━━ GIVEN MATERIAL
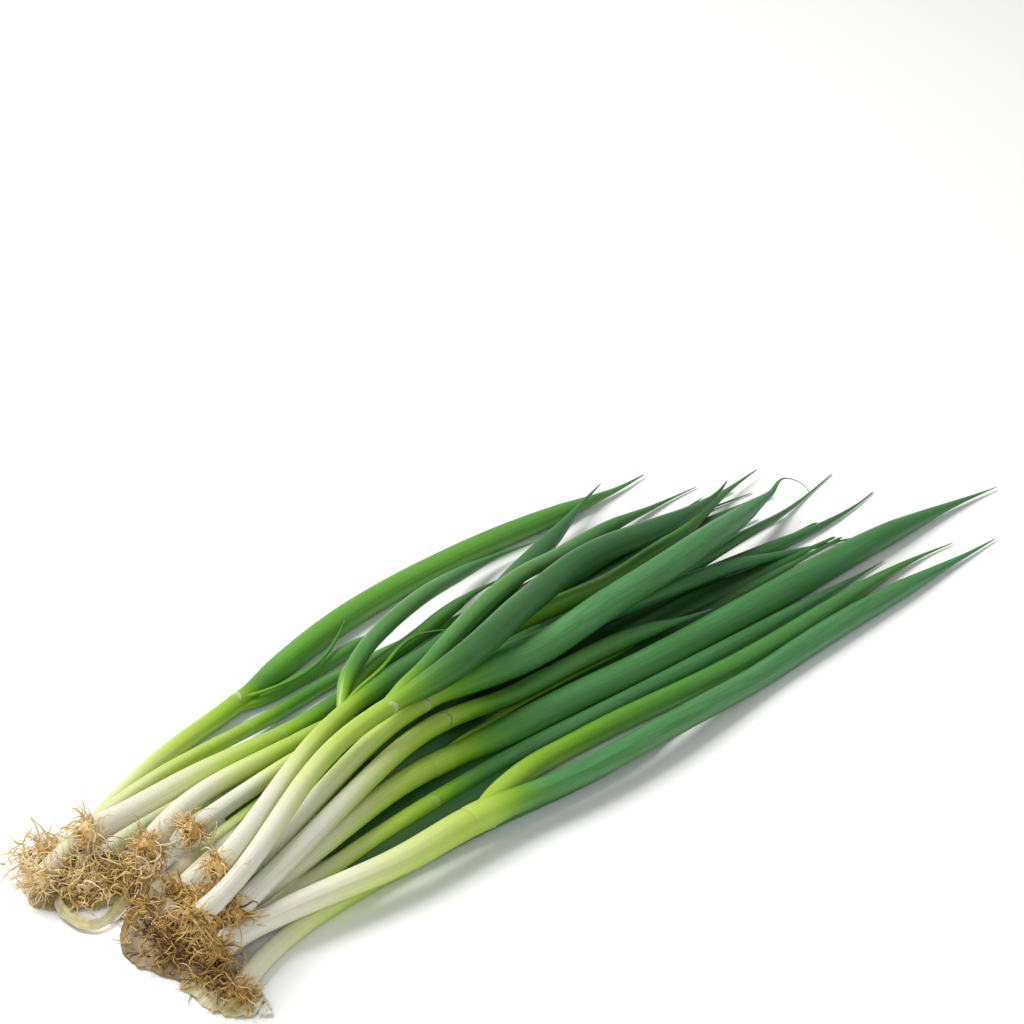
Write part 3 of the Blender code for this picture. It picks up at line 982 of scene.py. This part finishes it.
# papery skins that have come off: two edges each (mm), how brown, and how ragged the end
sheets = {
    "creamStrip": {
        "near": [(-205.9, 12, 3), (-208.4, 8, 2.2), (-209.2, 2, 1.6), (-208, -5, 1.5), (-203.8, -7.6, 1.5),
                 (-198, -8, 1.6), (-190, -5.5, 2.5)],
        "far": [(-203, 12, 5), (-205.8, 8, 4.6), (-206.4, 2, 4.2), (-205.4, -3.6, 3.8), (-202.3, -5.3, 4),
                (-198, -5.2, 4.4), (-190.5, -2.5, 5)],
        "tone": 0.30, "crumple": 0.2, "ragged": 0.10, "grain": "along",
    },
    "leftSkin": {
        "near": [(-211, 20, 0.8), (-209, 12, 0.8), (-203, 6, 0.9), (-196, 1, 0.9), (-188, -3, 1.0)],
        "far": [(-196, 36, 4), (-190, 28, 8), (-184, 20, 8), (-180, 13, 7), (-176, 6, 7)],
        "tone": 0.66, "crumple": 0.8, "ragged": 0.08, "grain": "across",
    },
    "frontSkin": {
        "near": [(-195, -9, 0.9), (-202, -15, 0.8), (-207, -24, 0.8), (-206, -34, 0.8), (-203, -44, 0.8),
                 (-204, -52, 0.8)],
        "far": [(-184, -5, 7), (-184, -12, 9), (-184, -22, 9), (-184, -32, 8), (-186, -42, 6),
                (-190, -50, 5)],
        "tone": 0.90, "crumple": 0.9, "ragged": 0.10, "grain": "across",
    },
    "lowerSkin": {
        "near": [(-204, -46, 0.8), (-205, -54, 0.8), (-205, -62, 0.8), (-203, -68, 0.8), (-199, -73, 0.8)],
        "far": [(-190, -46, 4), (-189, -53, 4.5), (-188, -60, 4), (-188, -65, 3), (-189, -69, 1.8)],
        "tone": 0.42, "crumple": 0.8, "ragged": 0.16, "grain": "across",
    },
    "whiteShred": {
        "near": [(-198, -68, 1.0), (-197, -73, 0.9), (-195, -77.5, 0.8)],
        "far": [(-190, -66, 2.6), (-189.5, -70, 2.0), (-190, -74, 1.2)],
        "tone": 0.0, "crumple": 0.5, "ragged": 0.5, "grain": "across",
    },
}


sheetLook = {
    "grid": (110, 40),        # along and across
    "thickness": 0.14 * mm,
    "surface": 0.4 * mm,
    "edgePower": 4,           # how wavy a smooth curve through an edge's points may be
}


def alongEdge(points, u):
    points = np.array(points, float)
    places = np.linspace(0, 1, len(points))
    power = min(sheetLook["edgePower"], len(points) - 1)
    lines = [np.polyval(np.polyfit(places, points[:, i], power), u) for i in range(3)]
    return np.stack(lines, -1) * mm


def makeSheet(name):
    # a thin crumpled sheet between two edges, thickened and closed
    look = sheets[name]
    piece, u, v = addGrid(name, *sheetLook["grid"])
    near, far = alongEdge(look["near"], u), alongEdge(look["far"], u)
    jag = np.array([noise.fractal(Vector((a * 9, len(name), 0.5)), 1.0, 2.0, 3) for a in u])
    share = v * (1 - look["ragged"] * (0.5 + jag))
    share += look["ragged"] * 0.6 * (1 - v) * jag
    co = near + (far - near) * share[:, None]
    width = np.linalg.norm(far - near, axis=1) / mm
    lump = [noise.fractal(Vector((a * 6, b * w / 8, len(name))), 1.0, 2.0, 2)
            for a, b, w in zip(u, v, width)]
    co[:, 2] += np.array(lump) * look["crumple"] * mm + 0.5 * look["crumple"] * mm * np.sin(math.pi * v)
    co[:, 2] = np.maximum(co[:, 2], sheetLook["surface"])
    piece.data.vertices.foreach_set("co", co.ravel())
    reach = np.linalg.norm(near.max(0) - near.min(0)) / mm
    places = [u * reach, v * width]
    if look["grain"] == "along":
        places.reverse()
    paint(piece, "strand", np.stack([*places, 0 * u + len(name)], -1))
    paint(piece, "tone", look["tone"] + 0.15 * (v - 0.5))
    solid = piece.modifiers.new("thickness", "SOLIDIFY")
    solid.thickness = sheetLook["thickness"]
    solid.offset = 0
    bpy.ops.object.modifier_apply(modifier=solid.name)
    bpy.ops.object.shade_smooth()
    piece.data.materials.append(materials["paper"])
    settle(piece, "roots")


for name in sheets:
    makeSheet(name)
print("papery skins laid")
━━━━
GIVEN EXERCISE:
Take the listing above and write it out again exactly.

OUTPUT BELOW:
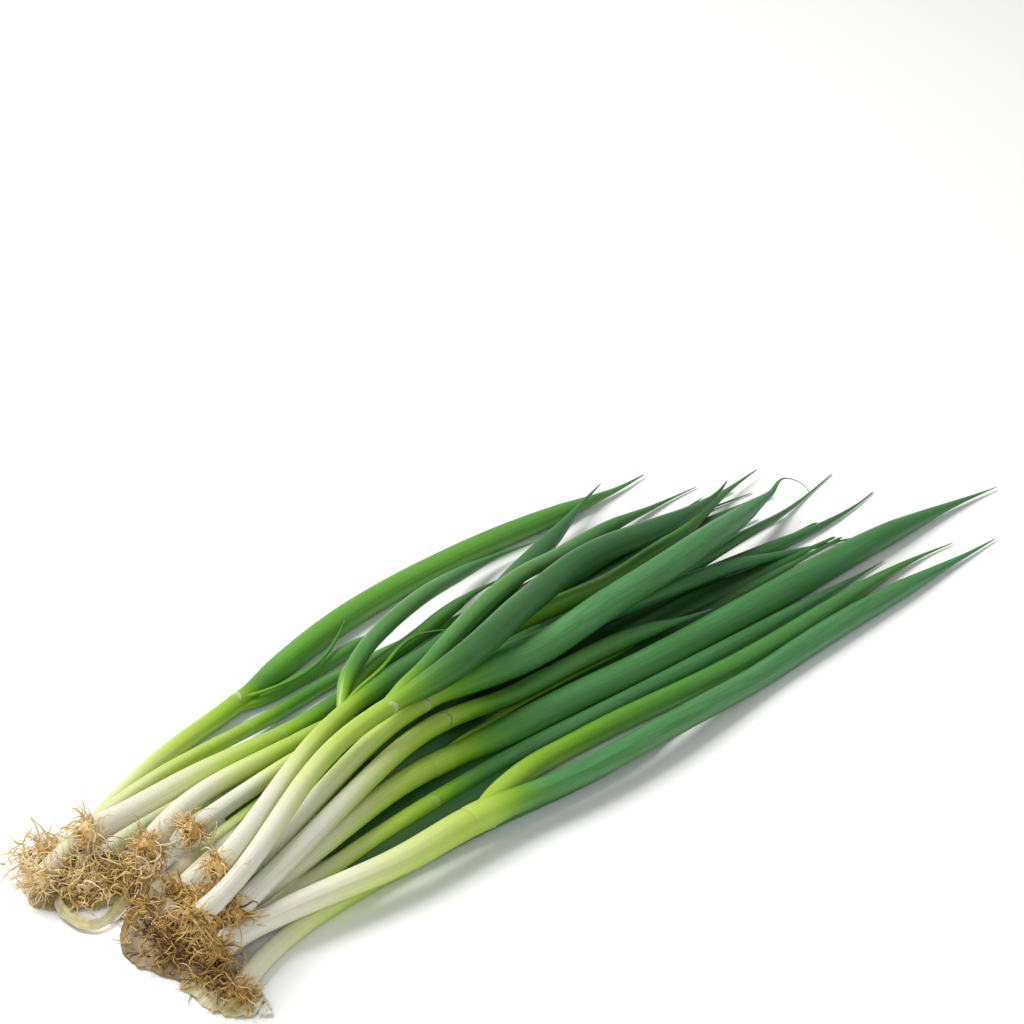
Write part 3 of the Blender code for this picture. It picks up at line 982 of scene.py. This part finishes it.
# papery skins that have come off: two edges each (mm), how brown, and how ragged the end
sheets = {
    "creamStrip": {
        "near": [(-205.9, 12, 3), (-208.4, 8, 2.2), (-209.2, 2, 1.6), (-208, -5, 1.5), (-203.8, -7.6, 1.5),
                 (-198, -8, 1.6), (-190, -5.5, 2.5)],
        "far": [(-203, 12, 5), (-205.8, 8, 4.6), (-206.4, 2, 4.2), (-205.4, -3.6, 3.8), (-202.3, -5.3, 4),
                (-198, -5.2, 4.4), (-190.5, -2.5, 5)],
        "tone": 0.30, "crumple": 0.2, "ragged": 0.10, "grain": "along",
    },
    "leftSkin": {
        "near": [(-211, 20, 0.8), (-209, 12, 0.8), (-203, 6, 0.9), (-196, 1, 0.9), (-188, -3, 1.0)],
        "far": [(-196, 36, 4), (-190, 28, 8), (-184, 20, 8), (-180, 13, 7), (-176, 6, 7)],
        "tone": 0.66, "crumple": 0.8, "ragged": 0.08, "grain": "across",
    },
    "frontSkin": {
        "near": [(-195, -9, 0.9), (-202, -15, 0.8), (-207, -24, 0.8), (-206, -34, 0.8), (-203, -44, 0.8),
                 (-204, -52, 0.8)],
        "far": [(-184, -5, 7), (-184, -12, 9), (-184, -22, 9), (-184, -32, 8), (-186, -42, 6),
                (-190, -50, 5)],
        "tone": 0.90, "crumple": 0.9, "ragged": 0.10, "grain": "across",
    },
    "lowerSkin": {
        "near": [(-204, -46, 0.8), (-205, -54, 0.8), (-205, -62, 0.8), (-203, -68, 0.8), (-199, -73, 0.8)],
        "far": [(-190, -46, 4), (-189, -53, 4.5), (-188, -60, 4), (-188, -65, 3), (-189, -69, 1.8)],
        "tone": 0.42, "crumple": 0.8, "ragged": 0.16, "grain": "across",
    },
    "whiteShred": {
        "near": [(-198, -68, 1.0), (-197, -73, 0.9), (-195, -77.5, 0.8)],
        "far": [(-190, -66, 2.6), (-189.5, -70, 2.0), (-190, -74, 1.2)],
        "tone": 0.0, "crumple": 0.5, "ragged": 0.5, "grain": "across",
    },
}


sheetLook = {
    "grid": (110, 40),        # along and across
    "thickness": 0.14 * mm,
    "surface": 0.4 * mm,
    "edgePower": 4,           # how wavy a smooth curve through an edge's points may be
}


def alongEdge(points, u):
    points = np.array(points, float)
    places = np.linspace(0, 1, len(points))
    power = min(sheetLook["edgePower"], len(points) - 1)
    lines = [np.polyval(np.polyfit(places, points[:, i], power), u) for i in range(3)]
    return np.stack(lines, -1) * mm


def makeSheet(name):
    # a thin crumpled sheet between two edges, thickened and closed
    look = sheets[name]
    piece, u, v = addGrid(name, *sheetLook["grid"])
    near, far = alongEdge(look["near"], u), alongEdge(look["far"], u)
    jag = np.array([noise.fractal(Vector((a * 9, len(name), 0.5)), 1.0, 2.0, 3) for a in u])
    share = v * (1 - look["ragged"] * (0.5 + jag))
    share += look["ragged"] * 0.6 * (1 - v) * jag
    co = near + (far - near) * share[:, None]
    width = np.linalg.norm(far - near, axis=1) / mm
    lump = [noise.fractal(Vector((a * 6, b * w / 8, len(name))), 1.0, 2.0, 2)
            for a, b, w in zip(u, v, width)]
    co[:, 2] += np.array(lump) * look["crumple"] * mm + 0.5 * look["crumple"] * mm * np.sin(math.pi * v)
    co[:, 2] = np.maximum(co[:, 2], sheetLook["surface"])
    piece.data.vertices.foreach_set("co", co.ravel())
    reach = np.linalg.norm(near.max(0) - near.min(0)) / mm
    places = [u * reach, v * width]
    if look["grain"] == "along":
        places.reverse()
    paint(piece, "strand", np.stack([*places, 0 * u + len(name)], -1))
    paint(piece, "tone", look["tone"] + 0.15 * (v - 0.5))
    solid = piece.modifiers.new("thickness", "SOLIDIFY")
    solid.thickness = sheetLook["thickness"]
    solid.offset = 0
    bpy.ops.object.modifier_apply(modifier=solid.name)
    bpy.ops.object.shade_smooth()
    piece.data.materials.append(materials["paper"])
    settle(piece, "roots")


for name in sheets:
    makeSheet(name)
print("papery skins laid")